> The problem: Single out each line with the word "This" and copy it.

Records from a dataset
--- BEGIN ---
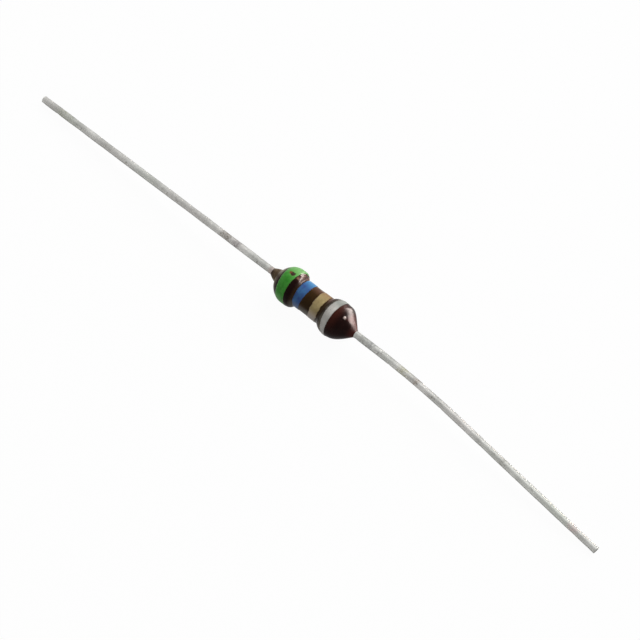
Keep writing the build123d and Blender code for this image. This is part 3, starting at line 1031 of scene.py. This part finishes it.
def seen_directly(net):
    """1 for the camera, for mirror images and through glass; 0 for the light that falls on things."""
    kinds = ("Is Camera Ray", "Is Glossy Ray", "Is Transmission Ray")
    camera_ray, mirror_ray, glass_ray = [net.node("ShaderNodeLightPath", output=kind) for kind in kinds]
    return camera_ray + mirror_ray + glass_ray


floor_mesh = bpy.data.meshes.new("floor")
corners = [(x * FLOOR_HALF, y * FLOOR_HALF, 0) for x, y in ((-1, -1), (1, -1), (1, 1), (-1, 1))]
floor_mesh.from_pydata(corners, [], [(0, 1, 2, 3)])
floor = bpy.data.objects.new("floor", floor_mesh)
bpy.context.scene.collection.objects.link(floor)
paper, net = start_material("white_paper")
sheet = net.node("ShaderNodeBsdfDiffuse", sockets={"Color": tone(244, 244, 244)})
glow = net.node("ShaderNodeEmission", sockets={"Color": WHITE, "Strength": 1.0})
mirrored = net.node("ShaderNodeLightPath", output="Is Glossy Ray")
share = seen_directly(net) * SEEN_WHITE - mirrored * (SEEN_WHITE - MIRRORED_WHITE)
both = net.node("ShaderNodeMixShader", sockets={0: share, 1: sheet, 2: glow})
glance = net.node("ShaderNodeFresnel", sockets={"IOR": SATIN_IOR}) ** SATIN_FALLOFF
glance = glance * mirrored * SATIN_STRENGTH
satin_colour = net.vector(*[glance * level for level in SATIN_TINT])
satin = net.node("ShaderNodeBsdfGlossy", sockets={"Color": satin_colour, "Roughness": SATIN_ROUGHNESS})
surface = net.node("ShaderNodeAddShader", sockets={0: both, 1: satin})
paper_end = net.tree.nodes.new("ShaderNodeOutputMaterial")
net.tree.links.new(surface.socket, paper_end.inputs["Surface"])
floor_mesh.materials.append(paper)
print("sheet", 2 * FLOOR_HALF, "m wide")

# %% White room
ROOM_LIGHT = 0.27  # what the walls give; they look white all the same
FAR_WALL_EXTRA = 0.10
world = bpy.data.worlds.new("room")
bpy.context.scene.world = world
world.use_nodes = True
world.node_tree.nodes.clear()
net = Network(world.node_tree)
towards_far_wall = net.part(net.node("ShaderNodeTexCoord", output="Generated"), "Y")
mirrored = net.node("ShaderNodeLightPath", output="Is Glossy Ray")
strength = seen_directly(net) * (1 - ROOM_LIGHT) + ROOM_LIGHT + mirrored * towards_far_wall * FAR_WALL_EXTRA
walls = net.node("ShaderNodeBackground", sockets={"Color": WHITE, "Strength": strength})
world_end = world.node_tree.nodes.new("ShaderNodeOutputWorld")
world.node_tree.links.new(walls.socket, world_end.inputs["Surface"])
print("room light", ROOM_LIGHT)

# %% [markdown]
# ## Lamps
#
# The light is split, as it often is in a studio, so that each part of it can be set without upsetting the
# others. A broad panel gives the level and the shading. A low, bright window on the far side gives the coat
# its highlights, and a dim piece of sky gives the leads their shine; neither adds to the level. The camera
# sees no lamp. Light linking decides what a lamp reaches: the window lights the coat, the green band and
# the sheet, and the sky lights the leads only.

# %% Hang the lamps
def soft_box(name, gives, direction, distance, size, radiance, colour=(1.0, 1.0, 1.0)):
    """A rectangular lamp aimed at the body, for shade or for shine; radiance is how bright it looks."""
    lamp = bpy.data.lights.new(name, "AREA")
    lamp.shape = "RECTANGLE"
    lamp.size, lamp.size_y = size
    lamp.energy = radiance * pi * size[0] * size[1]
    lamp.color = colour
    holder = bpy.data.objects.new(name, lamp)
    aim = Vector(direction).normalized()
    holder.location = Vector((0, 0, axis_height)) + aim * distance
    holder.rotation_euler = aim.to_track_quat("Z", "Y").to_euler()
    holder.visible_camera = False
    holder.visible_glossy = gives == "shine"
    holder.visible_diffuse = gives == "shade"
    bpy.context.scene.collection.objects.link(holder)
    print(name, "gives", gives, "with", round(lamp.energy, 2), "W")
    return holder


def light_only(lamp, lit):
    """Let a lamp light these pieces and nothing else."""
    receivers = bpy.data.collections.new("lit_by_the_" + lamp.name)
    for piece in lit:
        receivers.objects.link(piece)
    lamp.light_linking.receiver_collection = receivers


soft_box("panel", "shade", (0.10, 0.78, 0.62), 0.50, (0.40, 0.40), 4.8)
window = soft_box("window", "shine", (0.43, 0.89, 0.215), 0.40, (0.48, 0.167), 110.0, (1.0, 0.90, 0.85))
sky = soft_box("sky", "shine", (0.135, 0.559, 0.829), 0.50, (0.435, 0.60), 0.66)
light_only(window, [coat, bands["green"], floor])
light_only(sky, wires)
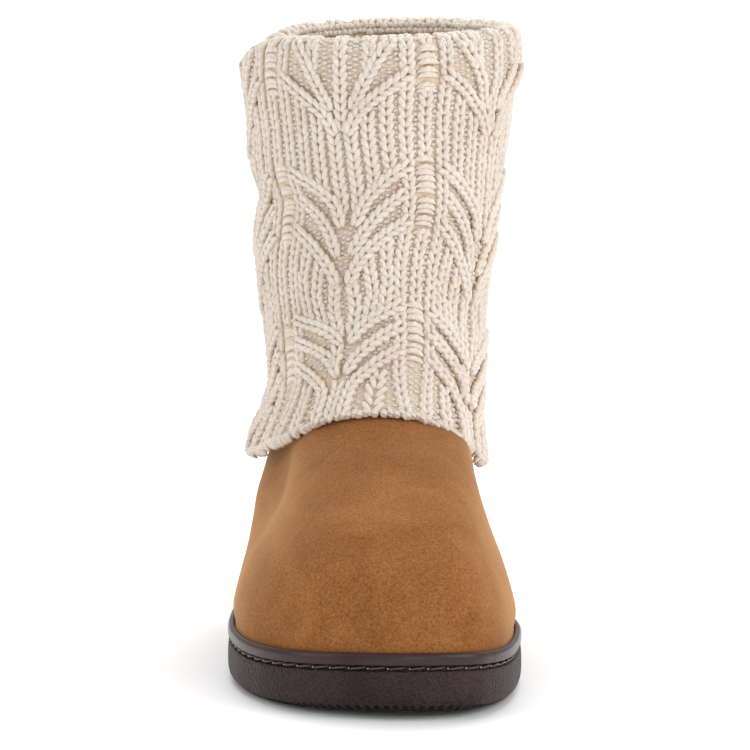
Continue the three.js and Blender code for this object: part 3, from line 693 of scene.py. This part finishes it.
--- END ---
> Task output:
Keep writing the build123d and Blender code for this image. This is part 3, starting at line 1031 of scene.py. This part finishes it.
Continue the three.js and Blender code for this object: part 3, from line 693 of scene.py. This part finishes it.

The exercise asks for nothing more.